Tumbling Trading, Banking Revenue Fuel Morgan's 2Q Miss
Morgan Stanley (NYSE:MS) suffered a deeper-than-expected 50% dive in second-quarter profits as the investment bank was struck by slumping investment banking and trading revenue.
Shares of the smallest of the big six U.S. banks retreated about 4% ahead of the opening bell in the aftermath of the disappointing report.
The New York-based bank earned $591 million last quarter, down sharply from $1.19 billion a year earlier. On a per-share basis, it logged earnings of 29 cents a share, reversing a year-earlier loss of 38 cents a share that was caused by a preferred stock conversion.

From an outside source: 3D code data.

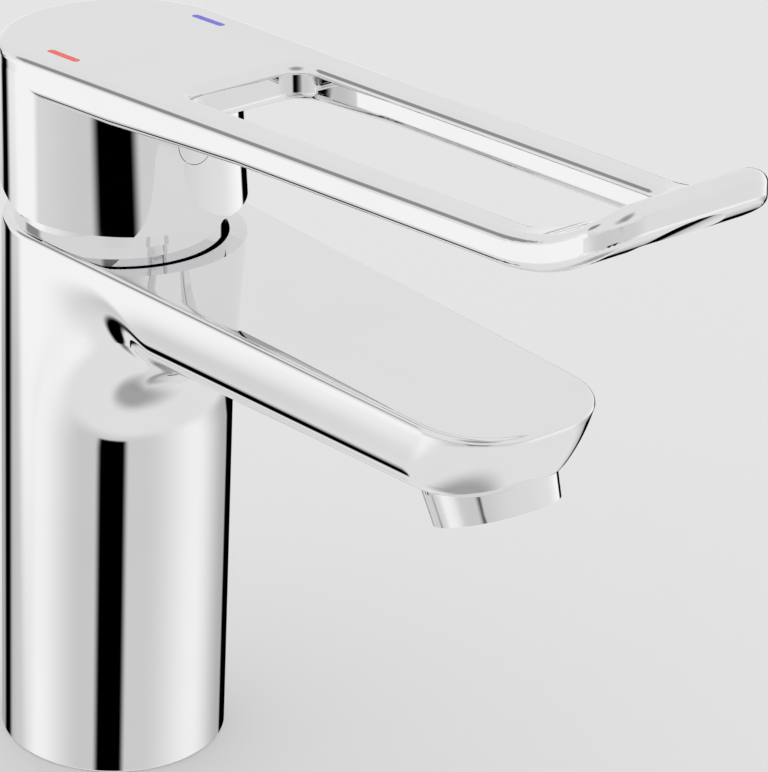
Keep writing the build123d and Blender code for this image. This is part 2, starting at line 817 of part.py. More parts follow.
pieces = {
    "tap_body": make_tap_body,
    "base_gasket": make_base_gasket,
    "base_seals": make_base_seals,
    "cartridge_base": make_cartridge_base,
    "disc_seals": make_disc_seals,
    "cartridge_housing": make_cartridge_housing,
    "housing_seal": make_housing_seal,
    "fixed_disc": make_fixed_disc,
    "moving_disc": make_moving_disc,
    "disc_slider": make_disc_slider,
    "stem_carrier": make_stem_carrier,
    "pivot_pin": make_pivot_pin,
    "cartridge_stem": make_cartridge_stem,
    "cartridge_nut": make_cartridge_nut,
    "temperature_stop": make_temperature_stop,
    "cartridge_cap": make_cartridge_cap,
    "lever": make_lever,
    "grub_screw": make_grub_screw,
    "screw_cover": make_screw_cover,
    "hot_mark": make_hot_mark,
    "cold_mark": make_cold_mark,
    "aerator_housing": make_aerator_housing,
    "aerator_insert": make_aerator_insert,
    "aerator_screen": make_aerator_screen,
    "aerator_seal": make_aerator_seal,
}

os.makedirs("parts", exist_ok=True)
for name, make in pieces.items():
    shape = make()
    if isinstance(shape, list):
        shape = Compound(children=[solid for item in shape for solid in item.solids()])
    export_step(shape, f"parts/{name}.step")
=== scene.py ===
import math

import bmesh
import bpy
import numpy as np
from bpy.props import FloatProperty, FloatVectorProperty, PointerProperty
from mathutils import Matrix, Vector


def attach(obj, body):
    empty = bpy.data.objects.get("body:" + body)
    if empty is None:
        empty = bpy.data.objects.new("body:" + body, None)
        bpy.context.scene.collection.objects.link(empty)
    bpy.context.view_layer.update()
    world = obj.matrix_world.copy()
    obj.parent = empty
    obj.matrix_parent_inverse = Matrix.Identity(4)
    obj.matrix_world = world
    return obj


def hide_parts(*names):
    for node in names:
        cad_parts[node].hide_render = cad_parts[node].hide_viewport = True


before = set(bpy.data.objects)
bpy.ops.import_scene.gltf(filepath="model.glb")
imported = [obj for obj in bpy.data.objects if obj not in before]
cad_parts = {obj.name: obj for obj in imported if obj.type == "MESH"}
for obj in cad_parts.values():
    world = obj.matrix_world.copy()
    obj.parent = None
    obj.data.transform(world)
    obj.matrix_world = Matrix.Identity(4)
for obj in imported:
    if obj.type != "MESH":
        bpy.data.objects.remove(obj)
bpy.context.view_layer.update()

bl_info = {
    "name": "Elbow Lever Tap",
    "version": (1, 0, 0),
    "blender": (4, 5, 0),
    "location": "3D View > Sidebar > Tap",
    "description": "Finishes an elbow lever basin tap: polished body and lever, marks, cartridge and studio",
    "category": "Object",
}

# Which finish each packed node wears
CHROME_NODES = ("lever", "cartridge_cap", "screw_cover", "aerator_housing")
RUBBER_NODES = ("base_gasket", "base_seals", "disc_seals", "housing_seal", "aerator_seal")
STEEL_NODES = ("cartridge_stem", "pivot_pin", "grub_screw", "aerator_screen")
CERAMIC_NODES = ("fixed_disc", "moving_disc")
GREY_PLASTIC_NODES = ("cartridge_base", "cartridge_housing", "disc_slider", "stem_carrier")

# The nose leans back by this share of its undercut evenly with depth, and by the rest with its square
NOSE_LEAN = 0.63
# Parts of the outline's parameter where the side ends and where the corner ends
SIDE_PART = 0.62
CORNER_PART = 0.86
# The joint's outward bend beside the column, as a part of the largest that fits
BULGE_PART = 0.35
# Columns of the body's grid: over half the spout, crowded towards its root, and behind the column
FRONT_COLUMNS = 120
FRONT_CROWDING = 1.15
BACK_COLUMNS = 72
# Rows of the body's grid, from the bore down to the foot
TOP_ROWS = 8
EDGE_ROWS = 8
WALL_ROWS = 8
KEEL_ROWS = 18
UNDER_ROWS = 12
JOINT_ROWS = 22
COLUMN_ROWS = 10
# How the wall's lean is measured: over this share of the depth up and down, in a few rounds
LEAN_STEP = 0.004
LEAN_ROUNDS = 5
# Lengths in metres: the smallest gap from keel to column, the depth that parts inside from outside,
# the wall that hides the inside, and the distance at which doubled corners are merged
LEAST_GAP = 0.00001
SKIN = 0.0001
WALL_SKIN = 0.0005
MERGE_DISTANCE = 0.000001
# The spout's waterway lies within these shares of the column's radius, the reach and the depth
WATERWAY_WIDTH = 1 / 3
WATERWAY_REACH = 0.9
WATERWAY_DEPTH = 0.8
SHARP_ANGLE = math.radians(30)

# Brightness that the plating throws back, and of the backdrop behind the tap
PLATING = 0.9
BACKDROP = 0.85
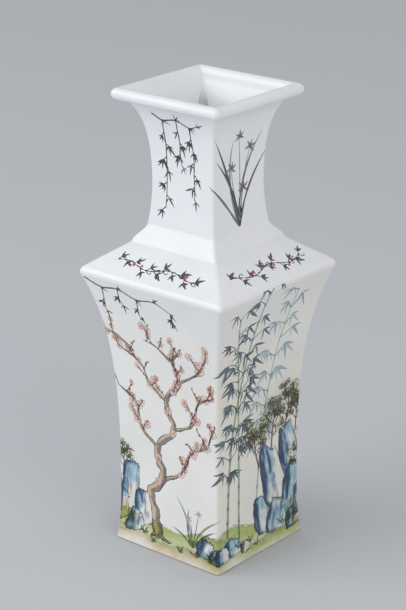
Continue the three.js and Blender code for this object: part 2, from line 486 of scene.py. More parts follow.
def closing(pen: Pen, geometry: Sock, place: Sock, turns: Sock, finish: Sock) -> None:
    """End a group.

    Args:
        pen: writes into the group.
        geometry: the tube.
        place: where its points go.
        turns: quarter turns to its side.
        finish: its material.
    """
    moved = pen.node("GeometryNodeSetPosition", {}, {"Geometry": geometry, "Position": place})
    smooth = pen.node("GeometryNodeSetShadeSmooth", {}, {"Geometry": moved, "Shade Smooth": True})
    turn = pen.node("ShaderNodeCombineXYZ", {}, {2: turns * QUARTER})
    turned = pen.node("GeometryNodeTransform", {}, {"Geometry": smooth, "Rotation": turn})
    real = pen.node("GeometryNodeRealizeInstances", {}, {"Geometry": turned})
    dressed = pen.node("GeometryNodeSetMaterial", {}, {"Geometry": real, "Material": finish})
    pen.node("NodeGroupOutput", {}, {0: dressed})


def swept(pen: Pen, profile: Sock, count: Sock | int) -> Sock:
    """Carry a loop along a straight path.

    Args:
        pen: writes into the group.
        profile: the mesh loop.
        count: how many rings.

    Returns:
        A tube whose rings are numbered in the attribute station.
    """
    ends = {"Start": (0.0, 0.0, 0.0), "End": (1.0, 0.0, 0.0)}
    line = pen.node("GeometryNodeCurvePrimitiveLine", {}, ends)
    rings = pen.node("GeometryNodeResampleCurve", {}, {"Curve": line, "Count": count})
    index = pen.node("GeometryNodeInputIndex")
    settings = {"data_type": "INT", "domain": "POINT"}
    inputs = {"Geometry": rings, "Name": "station", "Value": index}
    numbered = pen.node("GeometryNodeStoreNamedAttribute", settings, inputs)
    loop = pen.node("GeometryNodeMeshToCurve", {}, {"Mesh": profile})
    inputs = {"Curve": numbered, "Profile Curve": loop, "Fill Caps": True}
    return pen.node("GeometryNodeCurveToMesh", {}, inputs)


@dataclass
class SlabTree:
    """Geometry Nodes that carry an outline along one side, past each mitre by an overlap."""

    overlap: float = 0.01

    def build(self) -> NodeTree:
        """Make the group.

        Returns:
            The group; its inputs are Flat columns, Corner columns, Corner width, Turns and Finish.
        """
        sockets = {"Flat columns": "Int", "Corner columns": "Int", "Corner width": "Float"}
        tree, pen, start = new_group("mitred_slab", sockets)
        flat, corner = start.sibling("Flat columns"), start.sibling("Corner columns")
        width = start.sibling("Corner width")
        tube = swept(pen, start, flat + 2.0 * corner + 1.0)
        half, height, arris = named(pen, "half"), named(pen, "height"), named(pen, "arris")
        station = named(pen, "station", "INT") * 1.0
        left = (1.0 - station / corner).most(0.0)
        right = ((station - corner - flat) / corner).most(0.0)
        across = ((station - corner) / flat).most(0.0).least(1.0) * 2.0 - 1.0
        turned, straight = corner_walk(left + right, arris, width)
        past = (left + right) * (self.overlap * MM)
        x = across * (half - width + straight + arris * turned.sine() + past)
        y = arris - half - arris * turned.cosine()
        place = pen.node("ShaderNodeCombineXYZ", {}, {0: x, 1: y, 2: height})
        closing(pen, tube, place, start.sibling("Turns"), start.sibling("Finish"))
        return tree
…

Excluding one-time items like debt-valuation fluctuations, it earned 16 cents a share. Wall Street had been looking for EPS of 43 cents.
Revenue slumped 24% to $6.95 billion, and 26% on an adjusted basis to $6.6 billion. Analysts had been calling for much more robust revenue of $7.7 billion.
“Although global economic uncertainty remains a headwind, we are proactively positioning the Firm for success,” CEO James Gorman said in a statement. “Our businesses showed resilience in key areas during the quarter, and we made progress against strategic goals.”
Morgan Stanley was hit by tumbling profits in its institutional-securities division, which saw income shrink to $508 million from $1.5 billion a year earlier. Advisory revenue plunged 50.7% to $263 million due to lower levels market activity and fixed income and equity underwriting revenue dropped 33.9% to $621 million.
On the trading front, fixed income and commodities sales and trading revenue plummeted 59.5% to $770 million and equity sales and trading revenue dropped 38.9% to $1.1 billion.
Morgan Stanley’s global wealth management division logged income of $393 million, up 24% from a year ago. On the other hand, asset management earnings tumbled 74.4% to $43 million.
Morgan Stanley also detailed the impact of the downgrade of its credit rating by Fitch in June. The bank said it has posted additional collateral and other payments of about $6.3 billion.
Shares of Morgan Stanley continued their dismal 12-month performance on Thursday, dropping 4.22% to $13.40 in recent premarket action. The selloff puts the shares on pace to extend their 7.5% 2012 decline.
The earnings report comes a day after Bank of America (NYSE:BAC) disclosed mixed results, swinging to a stronger-than-expected second-quarter profit despite disappointing revenue growth.